Last weekend, I woke up with the crushing realization that I am no longer a cross country athlete, nor will I ever be again. At the end of my last ever practice, my coach talked to my team about how we will likely never be on a team again. Sure, we can continue to run, we can race, we can have running buddies—but it will never be the same.

Thanks to the support of my incredible cross country team, running has become an integral part of who I am. My ever-growing passion for running has enriched all aspects of my life. Running has given me lifelong skills such as perseverance, resilience, and mental toughness. It has helped me become a better student, friend, and daughter.

Really, it has made me an all-around better person.

Even when running seemed impossible, when I was tired, sick, and absolutely unmotivated to run, I laced up my shoes and went out anyways.”

Like so much of life, in cross country you get out what you put in. For me, I put my entire heart and soul into running. I trained in snowy sub-freezing temperatures all winter, where running gloves became my best friend. I trained during spring break, running alongside canals in Amsterdam. I even attempted to train on the school’s France trip by running up and down the stairs in the hotel with my fellow running friends (unsurprisingly, it did not go over well with our chaperone.)

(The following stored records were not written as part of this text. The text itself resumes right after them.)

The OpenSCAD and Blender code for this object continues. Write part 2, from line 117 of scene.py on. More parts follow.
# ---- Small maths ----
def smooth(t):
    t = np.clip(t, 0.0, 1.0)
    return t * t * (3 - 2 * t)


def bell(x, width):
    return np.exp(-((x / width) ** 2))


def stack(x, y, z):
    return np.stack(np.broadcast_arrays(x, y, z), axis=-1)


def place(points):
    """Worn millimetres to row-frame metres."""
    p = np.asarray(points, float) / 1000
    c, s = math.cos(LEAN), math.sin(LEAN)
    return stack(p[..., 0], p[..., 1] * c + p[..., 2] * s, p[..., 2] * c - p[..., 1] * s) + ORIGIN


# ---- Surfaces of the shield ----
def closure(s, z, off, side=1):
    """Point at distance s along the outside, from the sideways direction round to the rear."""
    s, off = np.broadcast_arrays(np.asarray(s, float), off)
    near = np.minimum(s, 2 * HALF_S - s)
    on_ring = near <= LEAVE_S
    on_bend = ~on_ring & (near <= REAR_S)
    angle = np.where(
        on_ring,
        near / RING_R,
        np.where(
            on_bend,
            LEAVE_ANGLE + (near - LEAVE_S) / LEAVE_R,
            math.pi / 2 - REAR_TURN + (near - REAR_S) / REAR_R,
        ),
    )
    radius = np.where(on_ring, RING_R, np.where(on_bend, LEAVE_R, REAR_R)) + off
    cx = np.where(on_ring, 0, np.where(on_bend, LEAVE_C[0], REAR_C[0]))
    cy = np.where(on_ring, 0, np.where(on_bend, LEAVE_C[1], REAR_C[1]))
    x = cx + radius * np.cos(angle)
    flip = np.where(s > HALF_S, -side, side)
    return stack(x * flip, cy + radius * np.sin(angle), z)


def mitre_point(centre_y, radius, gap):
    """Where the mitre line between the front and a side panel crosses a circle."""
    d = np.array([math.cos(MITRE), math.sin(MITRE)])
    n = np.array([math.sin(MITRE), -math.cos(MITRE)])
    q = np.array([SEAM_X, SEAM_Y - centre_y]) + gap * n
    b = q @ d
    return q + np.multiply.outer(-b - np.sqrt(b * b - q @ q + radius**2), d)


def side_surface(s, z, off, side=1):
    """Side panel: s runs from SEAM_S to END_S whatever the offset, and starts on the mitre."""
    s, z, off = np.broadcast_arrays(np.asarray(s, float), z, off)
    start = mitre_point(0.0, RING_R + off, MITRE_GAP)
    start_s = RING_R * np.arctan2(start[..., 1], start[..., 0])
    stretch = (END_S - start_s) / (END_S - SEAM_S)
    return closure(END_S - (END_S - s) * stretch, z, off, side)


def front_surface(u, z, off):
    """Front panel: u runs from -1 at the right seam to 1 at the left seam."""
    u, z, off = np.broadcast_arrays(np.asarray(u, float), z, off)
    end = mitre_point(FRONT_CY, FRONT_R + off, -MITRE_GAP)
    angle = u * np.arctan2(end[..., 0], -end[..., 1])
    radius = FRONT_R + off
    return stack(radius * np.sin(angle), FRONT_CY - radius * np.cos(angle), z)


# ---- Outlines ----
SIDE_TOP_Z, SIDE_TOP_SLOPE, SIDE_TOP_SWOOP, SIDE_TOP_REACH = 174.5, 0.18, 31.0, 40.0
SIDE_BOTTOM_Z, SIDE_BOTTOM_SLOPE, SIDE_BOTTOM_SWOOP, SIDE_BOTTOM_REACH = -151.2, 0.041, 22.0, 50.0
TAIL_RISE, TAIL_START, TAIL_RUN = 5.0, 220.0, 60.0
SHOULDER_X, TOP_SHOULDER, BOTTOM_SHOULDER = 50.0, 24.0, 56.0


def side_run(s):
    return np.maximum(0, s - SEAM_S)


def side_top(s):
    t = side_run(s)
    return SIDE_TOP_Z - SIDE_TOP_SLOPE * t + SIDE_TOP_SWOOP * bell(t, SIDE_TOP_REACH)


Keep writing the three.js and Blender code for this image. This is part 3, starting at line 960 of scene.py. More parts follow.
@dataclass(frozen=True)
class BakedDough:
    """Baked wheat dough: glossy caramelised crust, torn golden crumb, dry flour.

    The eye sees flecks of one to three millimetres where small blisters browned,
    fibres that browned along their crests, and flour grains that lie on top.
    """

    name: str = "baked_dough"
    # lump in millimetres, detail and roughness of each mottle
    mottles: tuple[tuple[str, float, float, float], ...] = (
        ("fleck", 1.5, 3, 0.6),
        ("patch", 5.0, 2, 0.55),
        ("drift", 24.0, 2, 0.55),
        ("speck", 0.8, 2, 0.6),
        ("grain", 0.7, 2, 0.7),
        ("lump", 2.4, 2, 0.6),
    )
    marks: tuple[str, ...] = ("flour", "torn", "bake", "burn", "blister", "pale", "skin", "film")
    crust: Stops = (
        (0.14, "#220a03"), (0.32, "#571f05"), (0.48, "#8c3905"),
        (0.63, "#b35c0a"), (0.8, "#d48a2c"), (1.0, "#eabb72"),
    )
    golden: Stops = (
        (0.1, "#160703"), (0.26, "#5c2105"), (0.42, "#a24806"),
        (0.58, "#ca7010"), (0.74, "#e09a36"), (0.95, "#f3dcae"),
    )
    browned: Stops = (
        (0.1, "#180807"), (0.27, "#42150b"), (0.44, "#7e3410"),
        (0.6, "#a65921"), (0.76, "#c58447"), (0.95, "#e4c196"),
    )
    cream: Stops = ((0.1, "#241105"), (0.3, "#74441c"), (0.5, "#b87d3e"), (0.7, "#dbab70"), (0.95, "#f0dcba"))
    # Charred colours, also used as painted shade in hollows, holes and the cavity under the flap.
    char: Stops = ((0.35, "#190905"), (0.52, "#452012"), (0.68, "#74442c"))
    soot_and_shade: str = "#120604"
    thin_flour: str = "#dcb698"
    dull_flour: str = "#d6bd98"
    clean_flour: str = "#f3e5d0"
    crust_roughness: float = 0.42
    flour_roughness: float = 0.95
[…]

Even when running seemed impossible, when I was tired, sick, and absolutely unmotivated to run, I laced up my shoes and went out anyways. Never have I ever regretted a run.

All of this grueling hard work eventually paid off. I started running my sophomore year, barely able to finish running one mile. Last month, I ran 10. My first ever three-mile cross country race I finished in just over 28 minutes. This season, my fastest race was completed in 20:29.

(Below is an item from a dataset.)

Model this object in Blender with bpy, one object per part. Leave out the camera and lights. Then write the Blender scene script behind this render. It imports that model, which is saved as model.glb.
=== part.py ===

Cross country races require a level of physical effort that differs from most exercise; you will never truly understand the level of endurance unless you have run a longer distance race. Cross country races entail three miles of burning lungs and aching legs, pushing until you feel like you are going to pass out (sometimes people do), and running through whatever conditions you find yourself in. No matter what, you cannot stop pushing. Before a race, teammates like to reassure each other with the phrase “you can do anything for x minutes.” Of course, this phrase cannot be taken literally. But it is nonetheless comforting.

The Sectionals race was one of the muddiest yet. (Photo by Lynn Lawler)

Because of cross country, I have learned to push through discomfort and come out better for it. These painful races have made me stronger. They’ve developed me into the fighter that I am today.

I am going to miss my team. I’m going to miss our team pumpkin. I’m going to miss our pre-race dances. I’m going to miss the posters we made for each other, our team dinners, our treehouse excursions, our undying support system, and everything in between.

To any underclassmen reading this: treasure your time on your team. As cliche as it sounds, you don’t realize what you have until you no longer have it. Don’t take it for granted. It will be gone sooner than you think.